Maka, duhai tuan-tuan yang suci, janganlah bermimpi akan berjumpa dengan pemimpin besar nan adil jika masyarakatnya masih jauh dari nilai-nilai kebaikan. Jika para guru dan orang tua masih ridha siswa-siswi menyontek asalkan lulus UN, maka janganlah menolak takdir jika kelak mereka makan uang haram hasil korupsi. Jika orang tua masih susah mematuhi rambu lalu lintas atau menerobos lampu merah, janganlah terlalu kecewa sekiranya sang anak cepat belajar dan melanggar segala aturan dengan mudah di usia remaja. Dan tentu saja, jika engkau, tuan-tuan yang suci ini, tidak pernah membimbing umat untuk menyucikan diri dan perbuatannya, maka jangan memasang impian terlalu tinggi agar kelak suatu hari negeri ini makmur sejahtera dan dilimpahi rahmat Allah SWT dari segala penjurunya.
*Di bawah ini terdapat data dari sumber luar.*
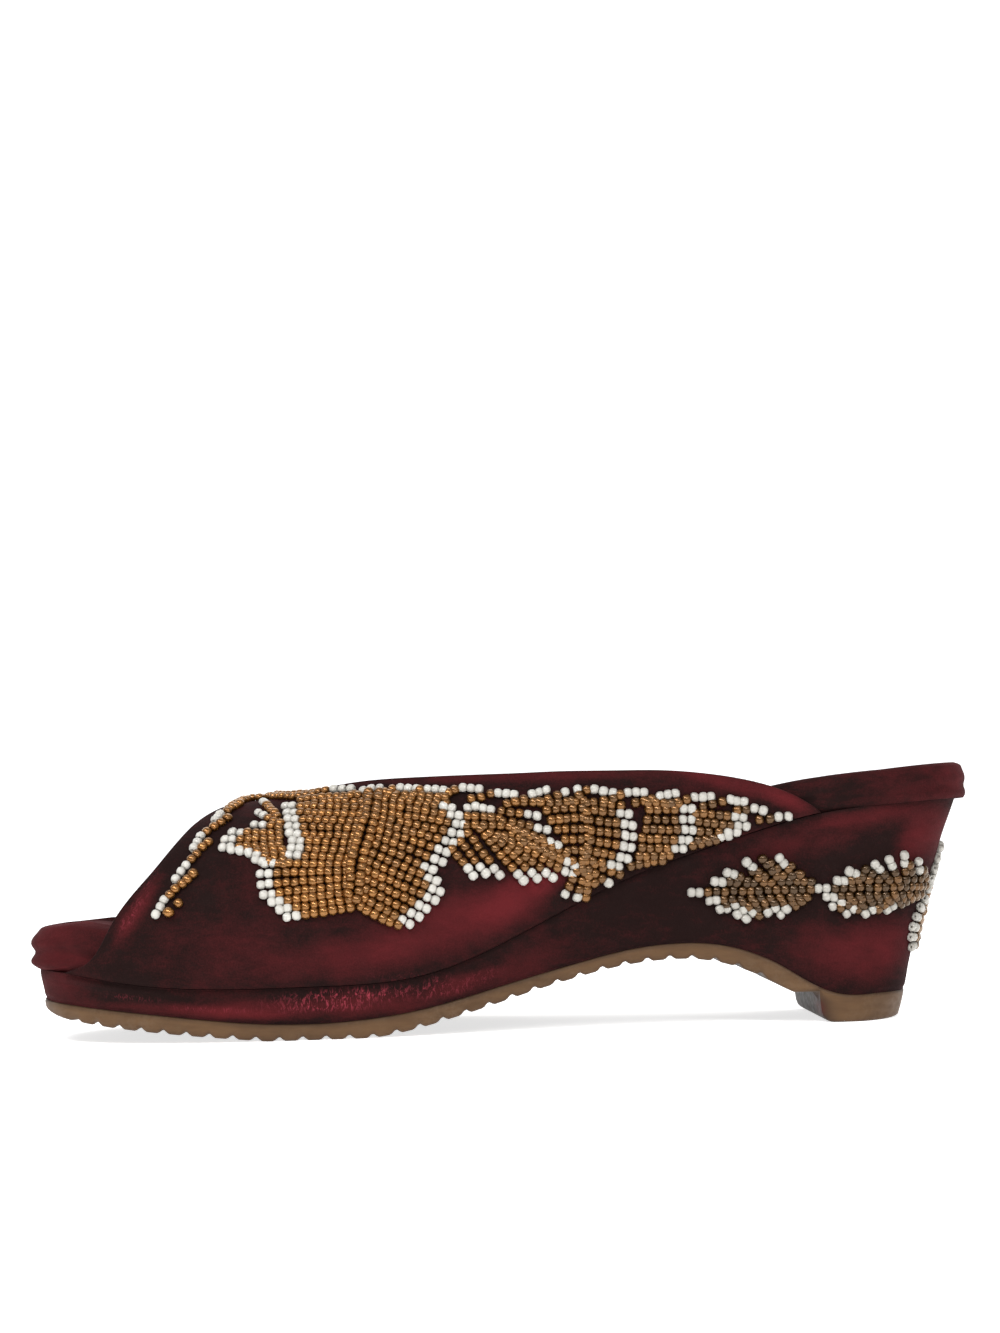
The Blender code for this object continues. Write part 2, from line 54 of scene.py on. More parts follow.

Orang-orang beriman tidak mengenal putus asa selama mereka masih merasakan kebersamaan dengan Allah SWT. Kita tidak berputus asa dengan negeri ini, sebagaimana kita tidak berputus asa dengan perkumpulan atau organisasi apa pun yang kita bentuk untuk membangun negeri. Jika ada kekurangan, maka itulah kenyataan, sebagaimana kenyataan yang biasa kita hadapi di tengah-tengah generasi Muslim akhir jaman ini. Kita telah berdamai dengan kenyataan bahwa keadaan negeri ini masih jauh dari ideal, dan kita berusaha menyelamatkannya dengan berbagai cara. Oleh karena itu, kita berdamai pula dengan kenyataan bahwa orang-orang yang memiliki komitmen sama dengan kita pun masih jauh dari ideal, namun kita menghargai tekadnya untuk terus memperbaiki diri dan mensyukuri kenyataan bahwa masih ada sekelompok orang yang mau menerima kita dengan segala kekurangan kita.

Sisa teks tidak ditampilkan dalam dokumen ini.